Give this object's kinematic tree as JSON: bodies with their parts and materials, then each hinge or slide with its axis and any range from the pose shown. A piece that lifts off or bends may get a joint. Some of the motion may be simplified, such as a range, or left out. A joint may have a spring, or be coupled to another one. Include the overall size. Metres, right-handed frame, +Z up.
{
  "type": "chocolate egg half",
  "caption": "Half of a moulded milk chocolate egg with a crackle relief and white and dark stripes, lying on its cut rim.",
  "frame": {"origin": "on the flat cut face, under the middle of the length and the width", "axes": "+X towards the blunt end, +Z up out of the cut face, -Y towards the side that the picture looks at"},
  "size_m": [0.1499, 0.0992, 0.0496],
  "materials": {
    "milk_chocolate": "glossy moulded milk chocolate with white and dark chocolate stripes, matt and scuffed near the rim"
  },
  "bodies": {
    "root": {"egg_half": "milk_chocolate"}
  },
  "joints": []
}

**Given request:**
Set down every line of the listing above again, exactly as given.

**Output of the exercise:**
Give this object's kinematic tree as JSON: bodies with their parts and materials, then each hinge or slide with its axis and any range from the pose shown. A piece that lifts off or bends may get a joint. Some of the motion may be simplified, such as a range, or left out. A joint may have a spring, or be coupled to another one. Include the overall size. Metres, right-handed frame, +Z up.
{
  "type": "chocolate egg half",
  "caption": "Half of a moulded milk chocolate egg with a crackle relief and white and dark stripes, lying on its cut rim.",
  "frame": {"origin": "on the flat cut face, under the middle of the length and the width", "axes": "+X towards the blunt end, +Z up out of the cut face, -Y towards the side that the picture looks at"},
  "size_m": [0.1499, 0.0992, 0.0496],
  "materials": {
    "milk_chocolate": "glossy moulded milk chocolate with white and dark chocolate stripes, matt and scuffed near the rim"
  },
  "bodies": {
    "root": {"egg_half": "milk_chocolate"}
  },
  "joints": []
}